_SHORT EXERCISE_.
Find each line containing the string "axes" and return it.

====== MATERIAL ======

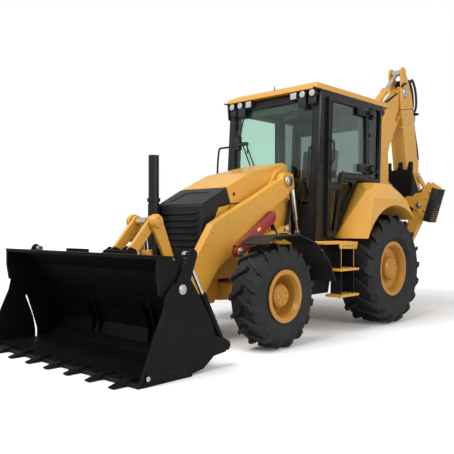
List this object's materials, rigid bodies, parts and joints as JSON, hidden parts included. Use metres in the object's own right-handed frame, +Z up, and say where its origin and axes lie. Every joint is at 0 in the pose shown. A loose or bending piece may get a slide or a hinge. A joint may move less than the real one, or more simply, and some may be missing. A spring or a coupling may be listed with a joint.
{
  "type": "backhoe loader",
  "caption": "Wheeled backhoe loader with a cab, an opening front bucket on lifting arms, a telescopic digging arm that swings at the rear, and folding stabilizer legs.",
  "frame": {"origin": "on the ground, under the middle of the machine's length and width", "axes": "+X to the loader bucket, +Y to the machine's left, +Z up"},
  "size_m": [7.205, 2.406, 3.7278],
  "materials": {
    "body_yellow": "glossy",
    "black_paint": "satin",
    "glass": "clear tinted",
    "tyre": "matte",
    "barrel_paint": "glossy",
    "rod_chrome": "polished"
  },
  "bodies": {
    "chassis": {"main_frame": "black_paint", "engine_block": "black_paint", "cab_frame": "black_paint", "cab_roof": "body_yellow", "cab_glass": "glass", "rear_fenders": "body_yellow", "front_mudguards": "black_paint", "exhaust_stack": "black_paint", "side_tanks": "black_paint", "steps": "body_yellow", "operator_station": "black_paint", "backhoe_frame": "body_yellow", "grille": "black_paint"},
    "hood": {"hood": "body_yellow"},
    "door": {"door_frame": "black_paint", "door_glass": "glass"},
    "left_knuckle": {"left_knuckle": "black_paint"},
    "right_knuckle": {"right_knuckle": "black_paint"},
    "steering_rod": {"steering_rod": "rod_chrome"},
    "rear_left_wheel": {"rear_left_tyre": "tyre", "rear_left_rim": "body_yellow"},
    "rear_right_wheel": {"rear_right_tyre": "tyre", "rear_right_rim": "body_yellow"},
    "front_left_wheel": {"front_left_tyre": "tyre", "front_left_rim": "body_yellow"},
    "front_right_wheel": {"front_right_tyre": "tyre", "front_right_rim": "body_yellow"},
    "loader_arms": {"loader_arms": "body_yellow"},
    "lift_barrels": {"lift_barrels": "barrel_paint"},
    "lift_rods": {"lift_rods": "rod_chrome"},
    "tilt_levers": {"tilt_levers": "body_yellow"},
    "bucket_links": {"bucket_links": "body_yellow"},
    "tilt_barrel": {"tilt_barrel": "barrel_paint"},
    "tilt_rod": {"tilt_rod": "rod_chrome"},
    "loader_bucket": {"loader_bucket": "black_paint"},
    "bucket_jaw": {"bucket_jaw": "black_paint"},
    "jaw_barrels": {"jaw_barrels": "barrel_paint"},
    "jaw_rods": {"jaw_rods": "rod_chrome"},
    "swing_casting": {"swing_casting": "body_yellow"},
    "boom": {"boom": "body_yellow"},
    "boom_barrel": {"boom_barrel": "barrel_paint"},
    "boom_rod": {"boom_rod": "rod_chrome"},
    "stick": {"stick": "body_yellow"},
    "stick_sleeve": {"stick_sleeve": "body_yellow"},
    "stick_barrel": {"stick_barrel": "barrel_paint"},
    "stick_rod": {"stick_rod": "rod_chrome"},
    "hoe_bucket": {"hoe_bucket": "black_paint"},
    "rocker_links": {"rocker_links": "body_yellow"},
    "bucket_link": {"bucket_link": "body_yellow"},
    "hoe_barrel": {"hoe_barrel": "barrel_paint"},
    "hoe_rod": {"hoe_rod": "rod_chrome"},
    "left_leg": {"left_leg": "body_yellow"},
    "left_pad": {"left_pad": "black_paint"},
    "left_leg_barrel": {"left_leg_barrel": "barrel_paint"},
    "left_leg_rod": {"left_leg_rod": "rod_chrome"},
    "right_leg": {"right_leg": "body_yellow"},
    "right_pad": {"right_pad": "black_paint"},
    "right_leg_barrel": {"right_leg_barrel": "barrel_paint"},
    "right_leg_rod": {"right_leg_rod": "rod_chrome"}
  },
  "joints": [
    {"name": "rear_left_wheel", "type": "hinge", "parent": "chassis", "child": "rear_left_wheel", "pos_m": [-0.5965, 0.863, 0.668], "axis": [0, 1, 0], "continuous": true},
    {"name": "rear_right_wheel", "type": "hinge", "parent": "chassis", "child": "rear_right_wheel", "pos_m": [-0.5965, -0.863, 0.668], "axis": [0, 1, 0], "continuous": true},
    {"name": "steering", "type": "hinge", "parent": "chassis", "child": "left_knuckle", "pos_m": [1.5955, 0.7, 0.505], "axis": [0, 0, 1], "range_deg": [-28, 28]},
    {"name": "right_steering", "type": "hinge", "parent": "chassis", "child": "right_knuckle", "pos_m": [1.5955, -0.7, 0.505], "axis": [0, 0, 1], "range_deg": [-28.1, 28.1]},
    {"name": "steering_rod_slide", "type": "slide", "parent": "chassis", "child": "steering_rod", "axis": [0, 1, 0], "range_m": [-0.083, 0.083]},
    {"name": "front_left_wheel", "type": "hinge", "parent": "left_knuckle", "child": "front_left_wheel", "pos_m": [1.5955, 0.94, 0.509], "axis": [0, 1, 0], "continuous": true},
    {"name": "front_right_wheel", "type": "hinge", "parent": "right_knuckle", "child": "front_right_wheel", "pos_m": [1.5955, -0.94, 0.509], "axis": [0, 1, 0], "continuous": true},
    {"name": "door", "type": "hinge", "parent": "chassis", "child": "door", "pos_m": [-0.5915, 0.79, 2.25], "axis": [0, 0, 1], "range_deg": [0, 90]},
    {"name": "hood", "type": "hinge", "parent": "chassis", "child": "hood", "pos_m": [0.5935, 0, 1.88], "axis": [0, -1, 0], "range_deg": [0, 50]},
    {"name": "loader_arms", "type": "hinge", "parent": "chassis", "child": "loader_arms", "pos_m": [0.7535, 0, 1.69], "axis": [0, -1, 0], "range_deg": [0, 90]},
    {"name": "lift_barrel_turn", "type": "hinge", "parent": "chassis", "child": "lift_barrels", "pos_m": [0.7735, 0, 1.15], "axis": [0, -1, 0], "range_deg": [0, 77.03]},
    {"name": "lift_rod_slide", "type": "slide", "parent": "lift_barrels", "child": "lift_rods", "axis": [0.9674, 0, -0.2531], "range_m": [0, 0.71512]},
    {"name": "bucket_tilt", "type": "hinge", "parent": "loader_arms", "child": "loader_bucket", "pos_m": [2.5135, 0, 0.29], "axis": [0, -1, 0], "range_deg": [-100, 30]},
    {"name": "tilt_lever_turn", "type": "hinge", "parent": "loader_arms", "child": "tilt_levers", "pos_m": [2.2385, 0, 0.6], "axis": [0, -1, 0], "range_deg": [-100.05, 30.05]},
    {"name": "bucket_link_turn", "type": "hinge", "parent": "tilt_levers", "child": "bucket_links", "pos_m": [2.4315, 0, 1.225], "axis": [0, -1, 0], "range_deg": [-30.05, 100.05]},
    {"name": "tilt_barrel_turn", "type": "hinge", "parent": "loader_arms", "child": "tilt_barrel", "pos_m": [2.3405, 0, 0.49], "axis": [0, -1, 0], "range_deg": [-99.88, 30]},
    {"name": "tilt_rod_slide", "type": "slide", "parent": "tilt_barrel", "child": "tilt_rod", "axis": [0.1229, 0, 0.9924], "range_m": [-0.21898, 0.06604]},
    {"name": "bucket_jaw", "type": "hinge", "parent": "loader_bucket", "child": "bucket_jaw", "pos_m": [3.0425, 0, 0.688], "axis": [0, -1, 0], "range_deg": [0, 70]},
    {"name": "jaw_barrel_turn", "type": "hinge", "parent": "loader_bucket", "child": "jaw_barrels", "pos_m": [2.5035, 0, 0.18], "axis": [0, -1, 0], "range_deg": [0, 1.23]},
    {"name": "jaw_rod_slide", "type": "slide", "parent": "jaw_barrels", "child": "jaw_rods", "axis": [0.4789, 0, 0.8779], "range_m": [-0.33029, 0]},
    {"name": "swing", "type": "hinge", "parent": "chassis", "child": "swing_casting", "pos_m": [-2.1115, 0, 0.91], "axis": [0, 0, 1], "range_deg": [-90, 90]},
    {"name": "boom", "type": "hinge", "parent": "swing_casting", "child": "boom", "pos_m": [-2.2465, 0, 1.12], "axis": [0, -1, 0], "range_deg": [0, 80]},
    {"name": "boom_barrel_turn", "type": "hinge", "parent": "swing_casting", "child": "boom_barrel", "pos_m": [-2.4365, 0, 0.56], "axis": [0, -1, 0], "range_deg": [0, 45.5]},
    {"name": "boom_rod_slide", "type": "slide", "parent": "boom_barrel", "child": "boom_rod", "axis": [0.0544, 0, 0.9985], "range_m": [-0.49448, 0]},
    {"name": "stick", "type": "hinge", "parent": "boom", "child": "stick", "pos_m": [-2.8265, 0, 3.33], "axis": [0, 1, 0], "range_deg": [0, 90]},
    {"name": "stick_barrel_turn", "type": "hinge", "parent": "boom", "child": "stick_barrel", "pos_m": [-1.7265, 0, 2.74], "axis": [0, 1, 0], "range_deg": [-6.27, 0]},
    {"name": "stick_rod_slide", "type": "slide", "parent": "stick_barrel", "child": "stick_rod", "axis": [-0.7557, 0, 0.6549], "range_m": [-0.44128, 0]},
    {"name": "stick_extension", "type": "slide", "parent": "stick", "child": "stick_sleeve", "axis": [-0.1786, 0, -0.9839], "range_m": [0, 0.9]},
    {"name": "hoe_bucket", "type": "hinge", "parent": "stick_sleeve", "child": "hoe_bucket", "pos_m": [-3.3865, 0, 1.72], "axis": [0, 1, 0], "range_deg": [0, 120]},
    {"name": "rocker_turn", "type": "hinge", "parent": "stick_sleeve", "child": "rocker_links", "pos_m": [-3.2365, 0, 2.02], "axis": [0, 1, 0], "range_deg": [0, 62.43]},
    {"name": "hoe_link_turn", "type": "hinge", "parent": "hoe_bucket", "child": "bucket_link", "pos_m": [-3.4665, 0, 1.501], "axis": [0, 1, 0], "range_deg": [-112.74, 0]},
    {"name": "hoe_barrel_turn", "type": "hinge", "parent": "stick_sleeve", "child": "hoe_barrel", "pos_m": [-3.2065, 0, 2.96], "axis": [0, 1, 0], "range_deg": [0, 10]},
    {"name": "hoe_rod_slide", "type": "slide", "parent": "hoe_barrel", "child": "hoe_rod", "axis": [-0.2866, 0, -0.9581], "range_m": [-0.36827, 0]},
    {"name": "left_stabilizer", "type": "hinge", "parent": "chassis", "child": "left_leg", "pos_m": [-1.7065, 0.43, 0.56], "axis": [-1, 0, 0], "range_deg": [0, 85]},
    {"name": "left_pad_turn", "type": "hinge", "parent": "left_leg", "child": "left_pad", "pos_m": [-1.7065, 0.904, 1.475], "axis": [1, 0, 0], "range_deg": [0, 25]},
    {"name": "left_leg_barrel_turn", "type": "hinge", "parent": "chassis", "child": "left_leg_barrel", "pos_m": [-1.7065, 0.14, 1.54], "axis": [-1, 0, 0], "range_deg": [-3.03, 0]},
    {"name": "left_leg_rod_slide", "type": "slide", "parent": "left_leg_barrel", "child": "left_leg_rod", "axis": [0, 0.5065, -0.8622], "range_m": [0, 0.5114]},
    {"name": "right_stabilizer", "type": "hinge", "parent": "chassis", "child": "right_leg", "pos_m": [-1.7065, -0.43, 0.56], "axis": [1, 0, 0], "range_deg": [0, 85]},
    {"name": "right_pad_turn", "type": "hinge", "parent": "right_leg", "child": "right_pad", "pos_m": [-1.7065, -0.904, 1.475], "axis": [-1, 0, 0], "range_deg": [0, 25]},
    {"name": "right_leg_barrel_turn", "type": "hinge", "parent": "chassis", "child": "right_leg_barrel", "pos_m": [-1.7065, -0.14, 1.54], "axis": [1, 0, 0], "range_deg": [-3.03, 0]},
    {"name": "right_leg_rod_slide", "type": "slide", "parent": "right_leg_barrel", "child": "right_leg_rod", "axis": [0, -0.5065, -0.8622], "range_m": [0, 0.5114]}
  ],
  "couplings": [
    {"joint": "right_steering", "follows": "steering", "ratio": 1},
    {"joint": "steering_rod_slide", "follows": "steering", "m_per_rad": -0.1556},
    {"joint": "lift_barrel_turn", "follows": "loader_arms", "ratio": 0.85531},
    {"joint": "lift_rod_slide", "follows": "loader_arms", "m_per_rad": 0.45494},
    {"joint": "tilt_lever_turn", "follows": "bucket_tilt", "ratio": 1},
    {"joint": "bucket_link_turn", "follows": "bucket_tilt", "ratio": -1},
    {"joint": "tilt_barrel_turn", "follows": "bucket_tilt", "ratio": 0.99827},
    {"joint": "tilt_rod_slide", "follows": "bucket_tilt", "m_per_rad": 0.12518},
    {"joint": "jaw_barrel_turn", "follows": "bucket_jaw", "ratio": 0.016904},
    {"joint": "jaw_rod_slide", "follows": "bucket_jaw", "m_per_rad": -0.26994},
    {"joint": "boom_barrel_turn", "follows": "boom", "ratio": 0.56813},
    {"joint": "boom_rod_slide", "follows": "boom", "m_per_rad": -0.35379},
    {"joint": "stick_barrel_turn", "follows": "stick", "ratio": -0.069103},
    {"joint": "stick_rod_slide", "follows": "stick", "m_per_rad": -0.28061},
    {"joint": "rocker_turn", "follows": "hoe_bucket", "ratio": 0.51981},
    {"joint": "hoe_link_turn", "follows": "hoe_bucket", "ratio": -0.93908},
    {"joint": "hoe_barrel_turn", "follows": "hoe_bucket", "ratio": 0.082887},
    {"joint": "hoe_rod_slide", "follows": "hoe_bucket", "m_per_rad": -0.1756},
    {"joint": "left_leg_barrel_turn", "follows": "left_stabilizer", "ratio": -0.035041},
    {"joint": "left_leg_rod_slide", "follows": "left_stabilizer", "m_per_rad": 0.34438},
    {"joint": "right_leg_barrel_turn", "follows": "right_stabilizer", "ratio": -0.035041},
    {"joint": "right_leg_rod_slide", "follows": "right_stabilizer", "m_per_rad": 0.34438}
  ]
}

======

_ANSWER TO THIS EXERCISE_.
List this object's materials, rigid bodies, parts and joints as JSON, hidden parts included. Use metres in the object's own right-handed frame, +Z up, and say where its origin and axes lie. Every joint is at 0 in the pose shown. A loose or bending piece may get a slide or a hinge. A joint may move less than the real one, or more simply, and some may be missing. A spring or a coupling may be listed with a joint.
  "frame": {"origin": "on the ground, under the middle of the machine's length and width", "axes": "+X to the loader bucket, +Y to the machine's left, +Z up"},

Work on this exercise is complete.